Chiuso il capitolo della ricarica della vettura, restava aperto quello delle prestazioni. Negli anni, coi motori endotermici, la casa di Stoccarda ha abituato i suoi estimatori a un piacere di guida non comune. Questo si traduce in una “prestazionalità” delle vetture, che devono sempre essere in grado di offrire la potenza giusta, al momento giusto. Nel caso della Mission E questo è assicurato da ben due motori elettrici indipendenti PSM: il primo posizionato sull’asse anteriore e il secondo su quello posteriore. Questo genere di propulsori risultano molto efficienti, poiché dissipano poco calore erogano la potenza in maniera molto uniforme. Complessivamente, l’automobile è in grado di generare una potenza di 600 CV o, più correttamente visto che siamo al cospetto di un’automobile elettrica, 440 kW. Dal punto di vista statistico, questa soluzione consente all’automobile di ottenere prestazioni del tutto paragonabili a quelle tradizionali: uno scatto da 0 a 100 km/h in soli 3,5 secondi, che diventano 12 nell’allungo fino a 200 km/h, e una velocità massima di 250 km/h.

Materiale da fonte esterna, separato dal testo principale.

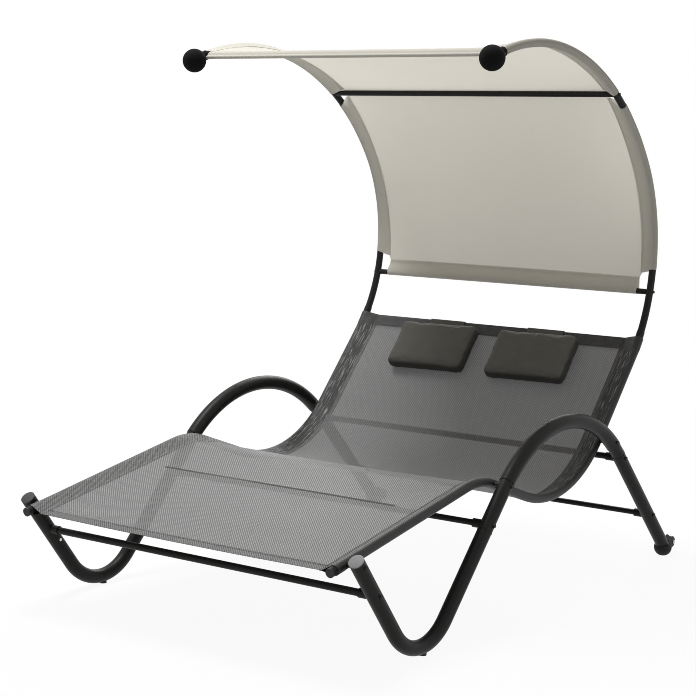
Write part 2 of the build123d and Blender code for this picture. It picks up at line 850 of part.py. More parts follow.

Mission E, Tecnologia senza compromessi

Quella della Mission E non è solo l’impegno della casa costruttrice a realizzare la sua prima automobile elettrica. L’obiettivo di un prototipo come questo è anche quello di sperimentare tecnologie capaci di proiettare il mondo verso il futuro. Un lavoro in tal senso è stato compiuto negli interni dell’automobile, affidati ancora una volta al gruppo di Mauer. I cinque strumenti che fanno bella mostra di sé nel cruscotto, per esempio, sono tutti virtuali: al loro posto, infatti, vi è un display OLED che si adatta alla posizione degli occhi del guidatore. Grazie a questa tecnologia di Eye Tracking, lo sterzo non ostacola mai la vista del guidatore. Quest’ultimo, così come i passeggeri, possono poi gestire la vettura tramite semplici gesti delle mani, ampliando le potenzialità di comando.

 

Insomma, una vettura prototipo che ha introdotto tante tecnologie del presente e che, probabilmente, in futuro sarà vista come una pietra miliare della storia di Porsche. Proprio come le prime vetture disegnate dal giovane ingegnere di Stoccarda.